Up the road a little ways more he dropped me at a junction in Hornby, about 6 or 7 kilometers south of the airport. It was coming on 7 oclock, giving me twelve hours until my flight, plenty of time. I found some internet at a McDonalds just up the road and was happy to see a message from a girl in Sydney with her address, I took note of it and moved on. At the Pack n Save grocery store I was amused by spending two dollars ninety on donuts, which was exactly how much New Zealand coin I had left, so had to spend to get any use out of.


I carried on up to the airport, half heartedly sticking my thumb out from time to time in the dark.
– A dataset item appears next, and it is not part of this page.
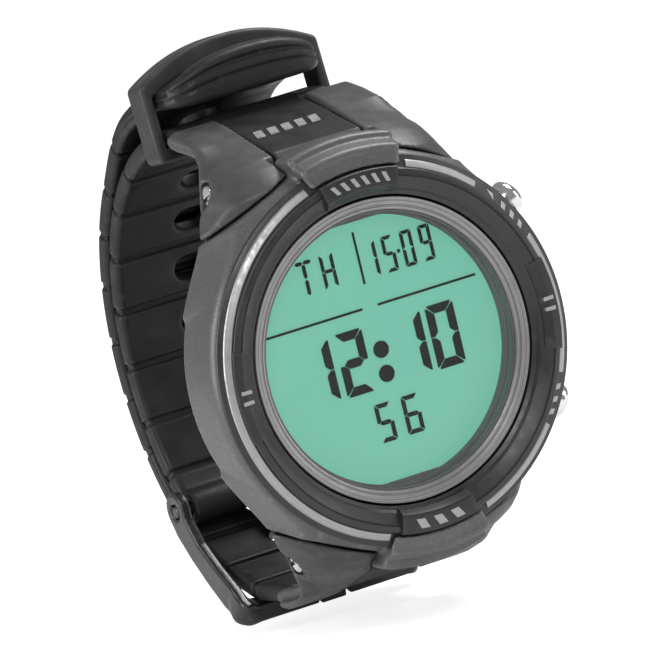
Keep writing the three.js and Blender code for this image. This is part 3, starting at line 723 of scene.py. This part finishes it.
def plaques():
    plaque("plaque_twelve", "plaque_12", 90, slanted_bars(90, 6, 3.8, 19.35, 20.45, 0.8, 0.8))
    plaque("plaque_six", "plaque_6", 270, slanted_bars(270, 3, 6.6, 19.35, 20.45, 1.6, 0.8))


def tick_inserts():
    """Inserts across the brow at 3 and 9 o'clock, each with two bright bars and a fine pale rim, painted as
    a highlight by its material's edge tint.
    """
    for name, node, middle in (("insert_three", "tick_insert_3", 0), ("insert_nine", "tick_insert_9", 180)):
        profile = [
            (18.9, 13.6), (20.95, 14.3), (20.93, 14.62), (20.85, 14.66), (19.95, 14.79), (19.85, 14.77),
            (18.95, 14.22), (18.88, 14.1),
        ]
        insert = lathe(name, profile, (middle - 15, middle + 15), bevel=0.08, radius=0.04)
        finished(insert, "insert_black", "case", "bezel_black", node)
        bars = [
            around([(19.2, -0.62), (20.5, -0.62), (20.5, 0.62), (19.2, 0.62)], middle + side * 1.75)
            for side in (-1, 1)
        ]
        marks = prisms(name + "_bars", bars, 14.3, 14.86, bevel=0.03)
        finished(marks, "silver_print", "case", "silver_trim")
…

It wouldn't matter if I caught a ride or not, walking or riding I'd be arriving at the airport with plenty of hours to wait for the flight.


The terminal was peppered with bodies, slouched against walls looking bored or looking at computer screens or books, more bodies wrapped in sheets or sleeping bags laying out, pretty girls giggling together in tired delirium wrapped in blankets. I felt eased with this, I wouldn't be alone in this push through the night towards the morning flight.


The hours neared close to my fly time, I checked in and happily found $15 on the ground as I walked towards security. Once through security I wandered around near the gate, pondering a bottle of duty free rum that I never ended up buying.


At last I was on the plane. We took off, I watched out the window as we crossed New Zealand quickly, jagged mountains stretching on down to the south. We crossed the coast line and it seemed I could see the whole island, all the way down to Milford Sound, the glaciers further north, the whole land I'd been hitching around, adventuring touring around and getting kicks all over. Soon it disappeared from view, leaving nothing but massive ocean out the window. My trip to New Zealand was over and when I was to get out of the plane next I'd be in Sydney with the whole of Australia waiting, good times tucked away, surely, I was eager to get to it.